Police on Friday identified the three people who died: Marilyn Wolma, 65, and Thomas Wolma, 67, a couple from Grand Rapids, Mich.; and Jerry Dalrymple, 65 of Chicago.
Two people were critically injured and 20 others suffered less-severe injuries.
The last of the vehicles involved in the wreck was towed away around 6:30 a.m. Friday, but crews still needed to clean up plenty of debris from the crash, and then scrape and treat the icy roadway before allowing traffic to go through again.
Indiana Department of Transportation spokesman Matt Deitchley said, although there was heavy snow at the time of the crash, the conditions on the interstate were not as bad as earlier this month, when the state shut down portions of I-80/94 and I-65 due to blowing snow and extremely limited visibility.
Crews had salted and plowed the area 20 minutes before the accident happened.
“Those whiteout conditions happened so quickly. Our crews had been out there, and as our crews were out there, they were salting and plowing, and the conditions were such that they were slick, but that’s not uncommon for any kind of a snow event,” he said. “So at that point there wasn’t a talk of closing that road down, simply because whiteout conditions weren’t warranting that at that time.”

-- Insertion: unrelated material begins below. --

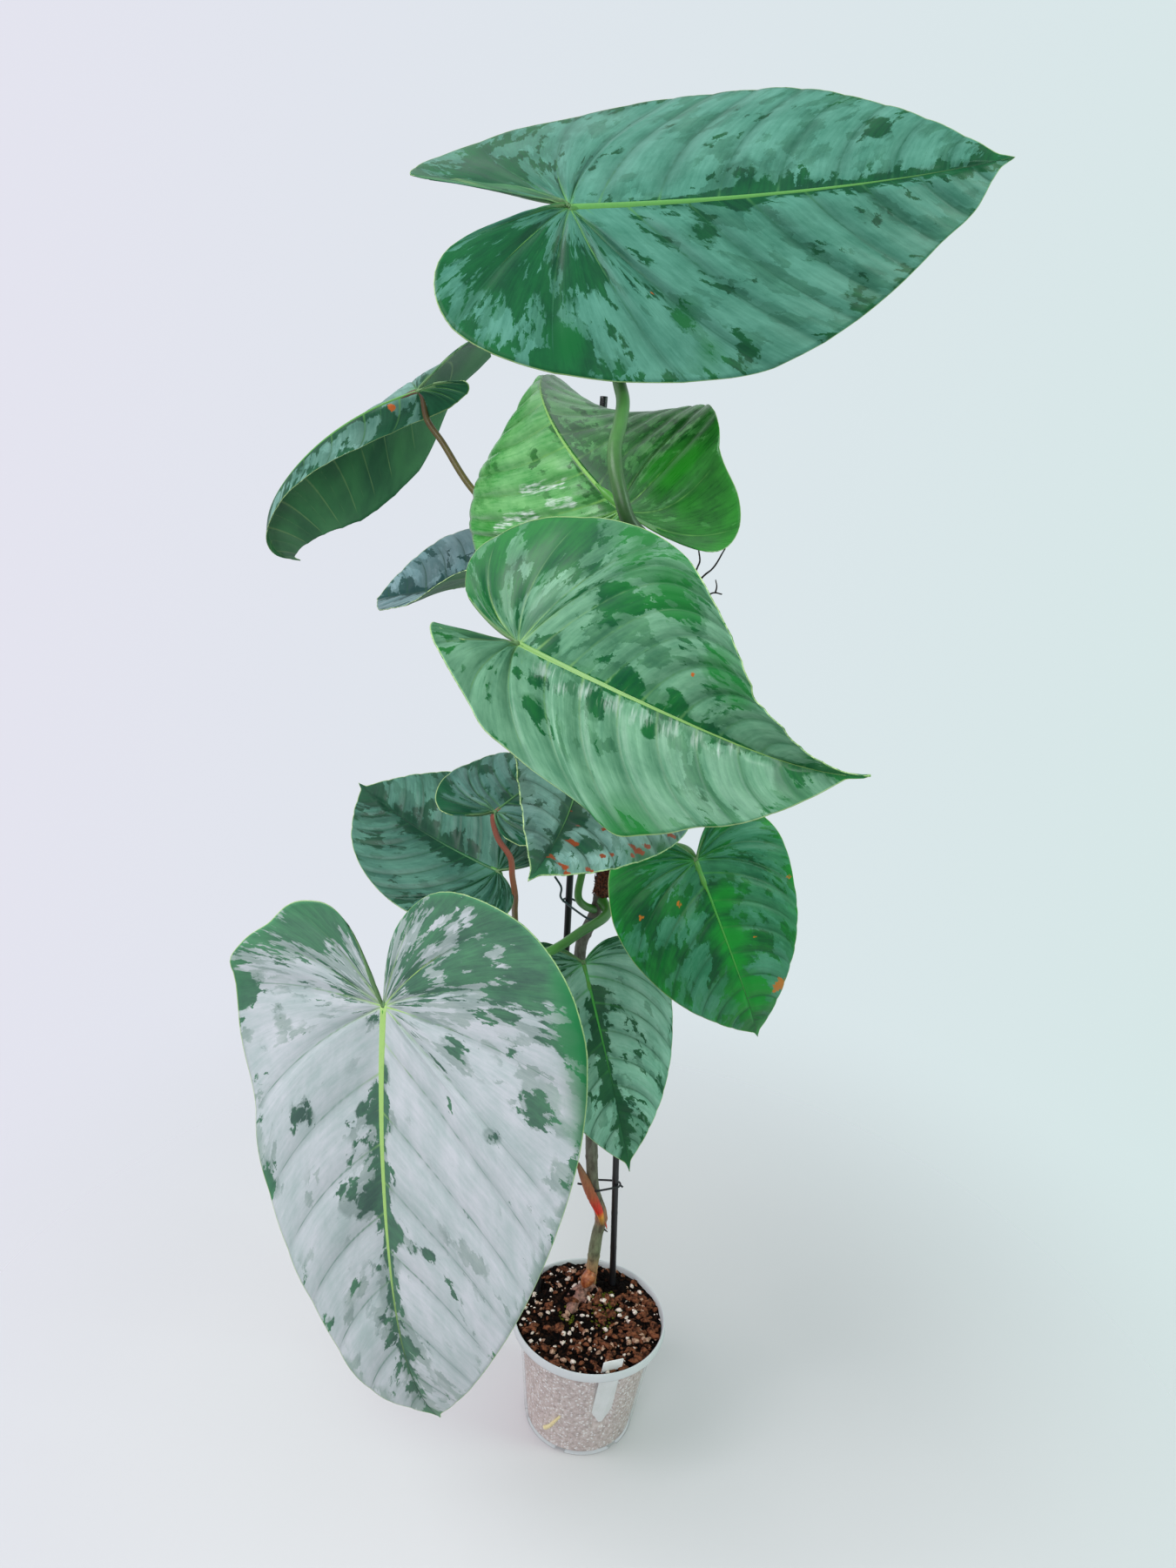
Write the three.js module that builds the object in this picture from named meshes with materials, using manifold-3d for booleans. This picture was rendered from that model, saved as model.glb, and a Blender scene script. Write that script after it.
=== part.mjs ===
// A potted philodendron sodiroi: eleven heart-shaped leaves on long stalks, a climbing stem tied
// to black stakes, and a milky pot full of bark and perlite.
// Millimetres, +Z up. The origin is the middle of the pot's base, where it stands.
import * as THREE from "three";
import { mergeVertices } from "three/addons/utils/BufferGeometryUtils.js";
import Module from "manifold-3d";

// Pot
const POT_HEIGHT = 118;
const POT_WALL = 1.6;
const BASE_RADIUS = 51;
const BODY_TOP_RADIUS = 63;
const LIP_RADIUS = 71;
const LIP_HEIGHT = 9;
const FLOOR_THICKNESS = 3;
const DRAIN_SLOTS = 6;
const DRAIN_WIDTH = 9;
const DRAIN_HEIGHT = 4;
const DRAIN_TURN = -48;
const DRAIN_DEPTH = 12;
const POT_SEGMENTS = 36;
const FOOT_EDGE = 1.5;
const NECK_HEIGHT = 3;
const POT_COLOUR = 0xe6e4e2;

// Potting mix
const SOIL_LEVEL = 110;
const SOIL_MOUND = 7;
const MOUND_AT = [-14, 30];
const MOUND_SPREAD = 34;
const SOIL_ROUGHNESS = 2.2;
const SOIL_RINGS = 4;
const SOIL_SECTORS = 20;
const PERLITE_COUNT = 26;
const PERLITE_SIZE = [2.2, 4.2];
const BARK_COUNT = 12;
const BARK_SIZE = [5, 10];
const PERLITE_FLATNESS = 0.8;
const BARK_FLATNESS = 0.4;
const GRAIN_LIFT = 0.2;
const GRAIN_TILT = 1.2;
const SHOULDER_DROP = 6;
const SOIL_SEED = 7;
const GRAIN_SEED = 23;
const MIX_COLOUR = 0x2e2420;

// Plant label
const LABEL_WIDTH = 19;
const LABEL_LENGTH = 86;
const LABEL_POINT = 14;
const LABEL_THICKNESS = 0.8;
const LABEL_TOP = 126;
const LABEL_TURN = -69;
const LABEL_FOOT_HALF = 1.5;
const LABEL_INSET = 2.2;
const LABEL_COLOUR = 0xf2f2f0;

// Stakes
const STAKE_RADIUS = 3;
const STAKE_SIDES = 10;
const STAKE_STEPS = 10;
const STAKE_COLOUR = 0x141416;
const TALL_STAKE = [
  [-47.5, 23, 84], [-49.5, 26, 112], [-52.8, 60, 452], [-55.5, 67, 526], [-64.3, 106, 916],
];
const SHORT_STAKE = [[25.7, 43, 58], [21, 43, 119], [-2, 43, 430]];

// Stem
const STEM_RADIUS = 5.5;
const STEM_TAPER = 0.8;
const STEM_SIDES = 8;
const STEM_STEPS = 40;
const STEM_COLOUR = 0x6c6a55;
const STEM_PATH = [
  [-4, 32, 84], [-1, 36, 108], [0, 38, 140], [1, 38, 174], [3, 38, 196], [-7, 38, 227],
  [-15, 38, 289], [-28, 39, 379], [-40, 40, 455], [-40, 40, 478], [-32, 40, 504], [-28, 40, 525],
  [-16, 34, 580], [-8.5, 26, 645], [-1.3, 14, 706], [1, 2, 757], [1.4, -6, 784],
];
const RING_STEP = 0.5;
const RING_HEIGHT = 3;
const RING_CHAMFER = 0.3;
const STEM_RING_HEIGHTS = [150, 194, 262, 330, 392, 438, 486, 520, 560, 600, 650, 704, 752];
const ROOT_CROWN = [[-2, 34, 116], [-8, 27, 117], [-16, 19, 113]];
const ROOT_CROWN_RADIUS = 7;
const ROOT_CROWN_TAPER = 0.45;
const ROOT_CROWN_SIDES = 8;
const ROOT_CROWN_STEPS = 5;
const AERIAL_ROOT_RADIUS = 1;
const AERIAL_ROOT_TAPER = 0.4;
const AERIAL_ROOT_SIDES = 5;
const AERIAL_ROOT_STEPS = 7;
const AERIAL_ROOTS = [
  [[1, -4, 776], [12, -1, 798], [16, 0, 809], [17, 0, 813], [15, 0, 822]],
  [[1, -2, 768], [12, 0, 790], [21.7, 0, 803.6], [27, 0, 809], [34, 0, 824]],
  [[1, 2, 754], [16, 2, 776], [29, 1, 791], [36, 0, 791]],
];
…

LaPorte County Coroner John Sullivan called the fatal scene – filled with mangled trucks and cars – “very grim.”
Around 2:30 p.m., vehicles were sliding off the highway due to very low visibility and a slick road surface, because of blowing snow. As total of 46 vehicles, including 18 semi-trailer trucks were involved in a chain reaction crash near Michigan City, pinning several motorists inside their vehicles.
Dalrymple was pronounced dead at the scene. His dog also died in the crash.
Marilyn Wolma was also was pronounced dead at the scene. Her husband, Thomas Wolma, was taken to Franciscan St. Anthony Health in Michigan City, where he died shortly after the crash.
More than 20 other people were hurt in the crash, and were taken to local hospitals to be treated for contusions and broken bones. Many of those who were injured had to be rescued from their vehicles, when they became trapped in the wreckage from the massive pileup. Some cars ended up pinned under truck trailers, or crushed between semis.
One of the firefighters who helped the rescue effort said the crash site was “like a war zone.”
“It was such a devastating scene, you don’t know where to start,” said Mick Pawlik, a fire chief with the Coolspring Township Volunteer Fire Department. “It was tough out there, especially for a fireman … trying to prioritize who you extricate first. It’s hard to leave one person, and go to check on someone else, but I tell you everybody that was out there worked as a well-oiled machine.”
Given how badly damaged some of the vehicles were, Pawlik said, “We’re lucky that there wasn’t 20 people dead, and three people injured.”
He said emergency workers can’t afford to show any fear or panic as they work to pull people out of the wrecked vehicles.
“When people are stuck in their cars, they look at you like we’re Moses — part the waters, save us,” Pawlik said.
He said he got to know a few of the people he helped remove from crushed vehicles, including 48-year-old Jeffrey Rennell of Ada, Mich., who “was encased in semis,” according to Pawlik.
Pawlik said it took about two hours to free Rennell from the wreckage, “and I kept apologizing to him.”
“I said Jeff, I says ‘You’re making us work for our money here tonight’ just to make humor, to get his mind off of where he was, and what was going on,” Pawlik said. “I said, ‘Jeff, it’s after five o’clock, but when we get you out, I’m going to take you out for a beer, my friend.’”
Rennell was airlifted to Advocate Christ Medical Center in Oak Lawn. He was released from the hospital by Friday morning.
Authorities sent buses to the scene to rescue motorists who are stuck in the extreme cold.
Michigan City provided two city buses, which were being used to transport injured motorists and passengers to area hospitals and for a warming station.
An investigation into the exact cause of crash could take weeks or months, but police said lake effect snow that is common for the region is likely a factor, along with whiteout conditions on the road.